La mission d'information a été lancée il y a plus d'un an (voir notre article ci-contre du 13 novembre 2013) et a procédé à de nombreux déplacements et auditions. Ses conclusions sont pour le moins mitigées. Côté positif, la loi du 4 janvier 2002 relative aux musées de France a "mis en place les instruments d'une meilleure gestion des collections". Mais la mise en œuvre effective n'a que partiellement suivi la mise en place du cadre juridique.
Ainsi, le bilan du premier récolement décennal des collections des musées de France se révèle décevant : "Dès les premiers mois des travaux de la mission, il était acquis que, malgré une accélération en fin de période, l'objectif d'achèvement du premier récolement général des collections en juin 2014 ne serait pas tenu et que l'obligation, pourtant fixée par la loi, ne serait pas respectée." En octobre 2014 - soit douze ans après le vote de la loi -, le taux moyen de récolement (pourcentage des œuvres ayant fait l'objet d'un récolement) était de 40%, dont 35% dans les musées territoriaux et 54% dans les musées nationaux relevant du ministère de la Culture. La mission d'information en tire, entre autres, la conclusion qu'il est nécessaire d'instaurer un "encadrement stratégique" des musées nationaux, mais aussi un "contrôle renforcé sur les autres musées de France", autrement dit ceux des collectivités.

Des difficultés récurrentes dans la gestion des réserves

Au-delà de la question du récolement, le rapport dresse un état des lieux de la situation des réserves des musées de France. Même si les situations sont très différentes d'un établissement à l'autre, le rapport pointe de nombreuses difficultés récurrentes : exiguïté des réserves, conditions de sécurité insuffisantes, précarité juridique des réserves situées dans des bâtiments pris en location, mauvaises conditions de conservation... Les rapporteurs explorent donc des pistes comme la mutualisation des réserves, tout en ne cachant pas qu'il s'agit là d'"un sujet controversé au sein des musées nationaux".
D'autres préconisations visent à moderniser la gestion des réserves des musées de France, mais aussi à trancher - sans qu'une solution se dégage nettement du rapport - la question d'un centre de conservation commun aux musées nationaux parisiens menacés par une crue centennale.
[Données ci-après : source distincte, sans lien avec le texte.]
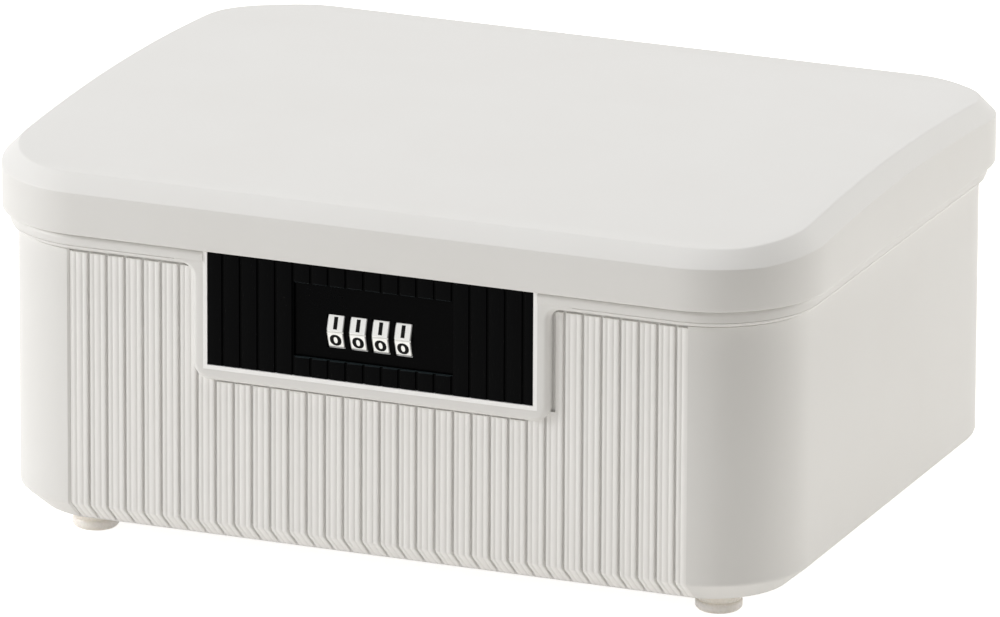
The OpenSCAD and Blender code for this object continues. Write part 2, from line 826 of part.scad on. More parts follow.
module lock_housing()
  place_lock() color(off_white)
    difference() {
      union() {
        difference() {
          union() {
            block(
              [-lock_w / 2, frame_face_y, lock_z],
              [lock_w / 2, frame_face_y + housing_front_d, lock_top_z]
            );
            block([-inner_w / 2, frame_face_y, pocket_z], [inner_w / 2, cover_y, lock_top_z]);
          }
          block(
            [-pocket_w / 2, frame_face_y - cut, pocket_z],
            [pocket_w / 2, fascia_back_y, lock_top_z + cut]
          );
          block(
            [-cavity_w / 2, frame_face_y - cut, cavity_z],
            [cavity_w / 2, cover_y + cut, cavity_top_z]
          );
        }
        spindle_support(rest_shift + support_x);
        spindle_support(rest_shift - support_x - support_t);
        for (side = [-1, 1])
          block(
            [rest_shift + side * guide_x - guide_t / 2, latch_y - bar_w / 2, bar_top_z + slide_gap],
            [rest_shift + side * guide_x + guide_t / 2, latch_y + bar_w / 2, cavity_top_z + cut]
          );
        for (p = post_places())
          rod_y(p[0], fascia_back_y, p[1], post_r, cover_y - fascia_back_y);
        for (side = [-1, 1], z = [under_z + boss_low, under_z + boss_high])
          housing_ear(side, z);
      }
      for (side = [-1, 1])
        translate([rest_shift + side * latch_at, latch_y, 0])
          block(
            [-latch_window_l / 2, -latch_window_w / 2 - slide_gap, cavity_top_z - cut],
            [latch_window_l / 2, latch_window_w / 2 + slide_gap, lock_top_z + cut]
          );
      for (p = post_places()) {
        rod_y(p[0], fascia_back_y - cut, p[1], peg_r + fascia_fit, peg_l + peg_spare + cut);
        rod_y(p[0], cover_y - pilot_l, p[1], pilot_r, pilot_l + cut);
      }
    }

// Middle of one of the fascia's grooves
function fascia_groove_x(i) = fascia_shift + (i - (fascia_grooves - 1) / 2) * fascia_pitch;

module ribbed_fascia()
  place_lock() color(lock_black) {
    difference() {
      block(
        [-pocket_w / 2 + fascia_fit, fascia_face_y, pocket_z + fascia_fit],
        [pocket_w / 2 - fascia_fit, fascia_back_y, lock_top_z]
      );
      for (i = [0 : fascia_grooves - 1])
        if (abs(fascia_groove_x(i)) < pocket_w / 2 - fascia_pitch / 3)
          translate([fascia_groove_x(i), fascia_face_y, 0])
            block(
              [-fascia_groove_w / 2, -cut, pocket_z],
              [fascia_groove_w / 2, fascia_groove_depth, lock_top_z + cut]
            );
      block(
        [fascia_shift - window_w / 2, fascia_face_y - cut, window_z - window_h / 2],
        [fascia_shift + window_w / 2, fascia_back_y + cut, window_z + window_h / 2]
      );
    }
    for (p = post_places())
      rod_y(p[0], fascia_back_y - fascia_t / 3, p[1], peg_r, peg_l + fascia_t / 3);
  }

// Middle of the code setting slider at rest, and its slot, up to the end of its travel
set_at = inner_w / 2 - set_in;
set_low_x = -set_at - set_neck_w / 2 - set_fit;
set_high_x = -set_at + set_neck_w / 2 + set_fit + set_travel;

module lock_back_cover()
  place_lock() color(lock_grey)
    difference() {
      union() {
        block([-inner_w / 2, cover_y, pocket_z], [inner_w / 2, cover_back_y, lock_top_z]);
        for (x = [rest_shift + support_x, rest_shift - support_x - support_t])
          block(
            [x, axis_y + spindle_r + spindle_seat, axis_z - spindle_flat / 2],
            [x + support_t, cover_y + cover_t / 2, axis_z + spindle_flat / 2]
          );
      }
      for (p = post_places())
        rod_y(p[0], cover_y - cut, p[1], pass_r, cover_t + 2 * cut);
      block(
        [set_low_x, cover_y - cut, axis_z - set_neck_h / 2 - set_fit],
        [set_high_x, cover_back_y + cut, axis_z + set_neck_h / 2 + set_fit]
      );
    }

module cover_screws()
  place_lock() color(steel)
    for (p = post_places())
      translate([p[0], cover_back_y, p[1]])
        rotate([90, 0, 0])
          screw(cover_t + screw_bite);

module housing_screws()
  place_lock() color(steel)
    for (side = [-1, 1], z = [under_z + boss_low, under_z + boss_high])
      translate([side * boss_x, ear_y + ear_t, z])
        rotate([90, 0, 0])
          screw(ear_t + screw_bite);

module code_set_slider()
  place_lock() color(lock_black) {
    translate([-set_at, cover_y + cover_t / 2, axis_z])
      cube([set_neck_w, cover_t + 2 * set_gap + set_flange_t, set_neck_h], center = true);
    translate([-set_at, cover_back_y + set_gap + set_knob_t / 2, axis_z])
      cube([set_knob, set_knob_t, set_knob], center = true);
    translate([-set_at, cover_y - set_gap - set_flange_t / 2, axis_z])
      cube([set_knob, set_flange_t, set_knob], center = true);
  }

// Distance from a wheel's middle to its lug, which stands beside the gate web
lug_x = web_t / 2 + (slide_travel - web_t - lug_t) / 2;
function wheel_x(i) = (i - 2.5) * wheel_pitch;

module spindle()
  place_rest() color(steel) {
    end_x = support_x + support_t;
    flat_l = support_t + spindle_float;
    difference() {
      rod_x(-end_x, axis_y, axis_z, spindle_r, 2 * end_x);
      for (x = [-end_x - cut, end_x - flat_l], s = [-1, 1])
        translate([x, axis_y - spindle_r - cut, axis_z + s * (spindle_flat + spindle_r) / 2 - spindle_r / 2])
          cube([flat_l + cut, 2 * (spindle_r + cut), spindle_r]);
    }
    for (i = [1 : 4])
      block(
        [wheel_x(i) + lug_x, axis_y - lug_w / 2, axis_z + spindle_r / 2],
        [wheel_x(i) + lug_x + lug_t, axis_y + lug_w / 2, axis_z + lug_r]
      );
  }

module number_plate()
  place_rest() color(lock_black)
    difference() {
      block(
        [-plate_w / 2, plate_face_y, window_z - window_h / 2 - plate_lap],
        [plate_w / 2, plate_back_y, window_z + window_h / 2 + plate_lap]
      );
      for (i = [1 : 4])
        rod_x(
          wheel_x(i) - wheel_w / 2 - wheel_clear, axis_y, axis_z,
          wheel_tip_r + wheel_clear, wheel_w + 2 * wheel_clear
        );
    }

module wheel_carriage()
  place_rest() color(lock_grey)
    difference() {
      union() {
        for (i = [0 : 4])
          block(
            [(i - 2) * wheel_pitch - divider_t / 2, plate_back_y, carriage_low_z],
            [(i - 2) * wheel_pitch + divider_t / 2, bridge_back_y, carriage_top_z]
          );
        block(
          [-divider_span / 2 - divider_t / 2, bridge_y, carriage_low_z],
          [divider_span / 2 + divider_t / 2, bridge_back_y, carriage_top_z]
        );
        for (side = [-1, 1])
          block(
            [side * divider_span / 2 - divider_t / 2, plate_back_y, cavity_z + slide_gap],
            [side * divider_span / 2 + divider_t / 2, bridge_back_y, carriage_low_z + cut]
          );
        for (side = [-1, 1])
          translate([side * carriage_boss_x, latch_y, carriage_top_z - carriage_boss_h])
            cylinder(r = carriage_boss_r, h = carriage_boss_h);
      }
      rod_x(-divider_span, axis_y, axis_z, carriage_hole_r, 2 * divider_span);
      for (side = [-1, 1])
        translate([side * carriage_boss_x, latch_y, carriage_top_z - pilot_l])
          cylinder(r = pilot_r, h = pilot_l + cut);
    }

module latch_bar()
  place_rest() color(steel)
    difference() {
      block(
        [-bar_l / 2, latch_y - bar_w / 2, carriage_top_z],
        [bar_l / 2, latch_y + bar_w / 2, bar_top_z]
      );
      for (side = [-1, 1])
        block(
          [side * latch_at - latch_window_l / 2, latch_y - latch_window_w / 2, carriage_top_z - cut],
          [side * latch_at + latch_window_l / 2, latch_y + latch_window_w / 2, bar_top_z + cut]
        );
      for (side = [-1, 1])
        translate([side * carriage_boss_x, latch_y, carriage_top_z - cut])
          cylinder(r = pass_r, h = bar_t + 2 * cut);
    }

module latch_bar_screws()
  place_rest() color(steel)
    for (side = [-1, 1])
      translate([side * carriage_boss_x, latch_y, bar_top_z])
        rotate([180, 0, 0])
          screw(bar_t + screw_bite);

// Leaf spring with one raised finger under each wheel
module wheel_spring()
  place_rest() color(steel) {
    half_l = divider_span / 2 - divider_t / 2 - spring_end_gap;
    block(
      [-half_l, axis_y - spring_w / 2, carriage_low_z - spring_t],
      [half_l, axis_y + spring_w / 2, carriage_low_z]
    );
    for (i = [1 : 4])
      translate([wheel_x(i) - finger_w / 2, axis_y, 0])
        rotate([90, 0, 90])
          linear_extrude(finger_w)
            polygon([
              [-finger_run / 2, carriage_low_z - spring_t / 2],
              [finger_run / 2, carriage_low_z - spring_t / 2],
              [finger_tip / 2, axis_z - wheel_tip_r - wheel_clear],
              [-finger_tip / 2, axis_z - wheel_tip_r - wheel_clear]
            ]);
  }

// Ten-sided wheel with a keyed bore
module number_wheel(i)
  place_rest() color(wheel_silver)
    translate([wheel_x(i) - wheel_w / 2, axis_y, axis_z])
      rotate([90, 0, 90])
        linear_extrude(wheel_w)
          difference() {
            circle(r = wheel_tip_r, $fn = 10);
            circle(r = sleeve_r + sleeve_fit);
            for (k = [0 : 9])
              rotate([0, 0, 36 * k])
                translate([-key_w / 2 - key_fit, sleeve_r / 2])
                  square([key_w + 2 * key_fit, sleeve_r / 2 + key_h + key_fit]);
          }

module number_wheel_1() number_wheel(1);
module number_wheel_2() number_wheel(2);
module number_wheel_3() number_wheel(3);
module number_wheel_4() number_wheel(4);

// Sleeve whose inner web lets the spindle's lug through at one angle only
module gate_sleeve(i)
  place_rest() color("goldenrod")
    difference() {
      union() {
        rod_x(wheel_x(i) - wheel_w / 2, axis_y, axis_z, sleeve_r, wheel_w);
        block(
          [wheel_x(i) - wheel_w / 2, axis_y - key_w / 2, axis_z],
          [wheel_x(i) + wheel_w / 2, axis_y + key_w / 2, axis_z + sleeve_r + key_h]
        );
      }
      for (x = [wheel_x(i) - wheel_w / 2 - cut, wheel_x(i) + web_t / 2])
        rod_x(x, axis_y, axis_z, lug_r + 1.5 * gate_fit, wheel_w / 2 - web_t / 2 + cut);
      rod_x(wheel_x(i) - wheel_w, axis_y, axis_z, spindle_r + spindle_play, 2 * wheel_w);
      block(
        [wheel_x(i) - wheel_w / 2, axis_y - lug_w / 2 - gate_fit, axis_z],
        [wheel_x(i) + wheel_w / 2, axis_y + lug_w / 2 + gate_fit, axis_z + lug_r + gate_fit]
      );
    }

module gate_sleeve_1() gate_sleeve(1);
module gate_sleeve_2() gate_sleeve(2);
module gate_sleeve_3() gate_sleeve(3);
module gate_sleeve_4() gate_sleeve(4);

body_shell();
foot_front_left();
foot_front_right();
foot_back_left();
foot_back_right();
hinge_pin_left();
hinge_pin_right();
lid_shell();
lid_striker();
striker_screws();
lock_housing();
ribbed_fascia();
lock_back_cover();
cover_screws();
housing_screws();
code_set_slider();
spindle();
number_plate();
wheel_carriage();
latch_bar();
latch_bar_screws();
wheel_spring();
number_wheel_1();
number_wheel_2();
number_wheel_3();
number_wheel_4();
gate_sleeve_1();
gate_sleeve_2();
gate_sleeve_3();
gate_sleeve_4();
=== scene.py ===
from math import atan2, cos, hypot, pi, radians, sin, sqrt, tan

import bmesh
import bpy
from mathutils import Matrix, Vector
from mathutils.geometry import tessellate_polygon


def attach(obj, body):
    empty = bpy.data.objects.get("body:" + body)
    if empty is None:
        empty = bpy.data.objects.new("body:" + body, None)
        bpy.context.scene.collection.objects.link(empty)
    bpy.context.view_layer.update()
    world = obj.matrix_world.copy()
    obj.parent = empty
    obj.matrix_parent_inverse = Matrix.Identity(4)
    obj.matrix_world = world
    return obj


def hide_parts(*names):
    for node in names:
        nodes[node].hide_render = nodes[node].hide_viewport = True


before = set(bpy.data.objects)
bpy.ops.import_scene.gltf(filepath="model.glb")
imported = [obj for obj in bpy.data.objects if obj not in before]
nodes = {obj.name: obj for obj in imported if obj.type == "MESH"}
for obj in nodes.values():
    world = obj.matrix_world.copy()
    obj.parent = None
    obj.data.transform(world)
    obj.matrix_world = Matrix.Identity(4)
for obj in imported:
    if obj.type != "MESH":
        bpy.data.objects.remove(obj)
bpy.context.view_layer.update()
print("frame loaded,", len(nodes), "nodes")

mm = 0.001
weldReach = 0.0004  # points closer than this are one
caseY = -3.65  # middle of the case, front to back; the hinges behind it shift the frame's origin


# mesh helpers, all in millimetres

def editMesh(mesh, edit):
    bm = bmesh.new()
    bm.from_mesh(mesh)
    edit(bm)
    bm.to_mesh(mesh)
    bm.free()
    return mesh


def makeMesh(name, points, faces):
    mesh = bpy.data.meshes.new(name)
    mesh.from_pydata([(x * mm, y * mm, z * mm) for x, y, z in points], [], faces)

    def weld(bm):
        bmesh.ops.remove_doubles(bm, verts=bm.verts, dist=weldReach * mm)
        bmesh.ops.dissolve_degenerate(bm, edges=bm.edges, dist=weldReach * mm)

    return editMesh(mesh, weld)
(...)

Cette question se pose avec acuité après l'abandon, en septembre 2012, du projet d'un Centre de conservation, de recherche et de restauration des musées nationaux à Cergy-Pontoise (Val d'Oise).

Une circulation des œuvres à dynamiser

La troisième partie du rapport aborde une question qui est plutôt réservée aux grands musées nationaux : celle des œuvres à l'origine douteuses dans les collections des musées. La formulation vise surtout les spoliations opérées à l'encontre des Juifs durant l'Occupation.
Enfin, la dernière partie du rapport traite de la circulation des collections publiques, un sujet déjà abordé - sous un angle critique - par la Cour des comptes (voir notre article ci-contre du 31 mars 2011). La mission d'information porte, elle aussi, un regard mitigé sur le sujet, conséquence des contraintes de toutes sortes qui pèsent aujourd'hui sur la circulation des œuvres.
Elle suggère notamment de clarifier le régime juridique des dépôts, d'encourager le recours à la procédure des prêts de longue durée par l'Etat pour des "œuvres significatives" de ses collections (ce qui se fait, par exemple, pour le Louvre Lens), mais aussi de faire de la commission de récolement des dépôts d'œuvres d'art - à ne pas confondre avec la commission précédemment citée - une instance nationale de coordination et de pilotage d'une politique cohérente des dépôts. Cette commission deviendrait pour l'occasion un "Haut Conseil des dépôts d'œuvres d'art".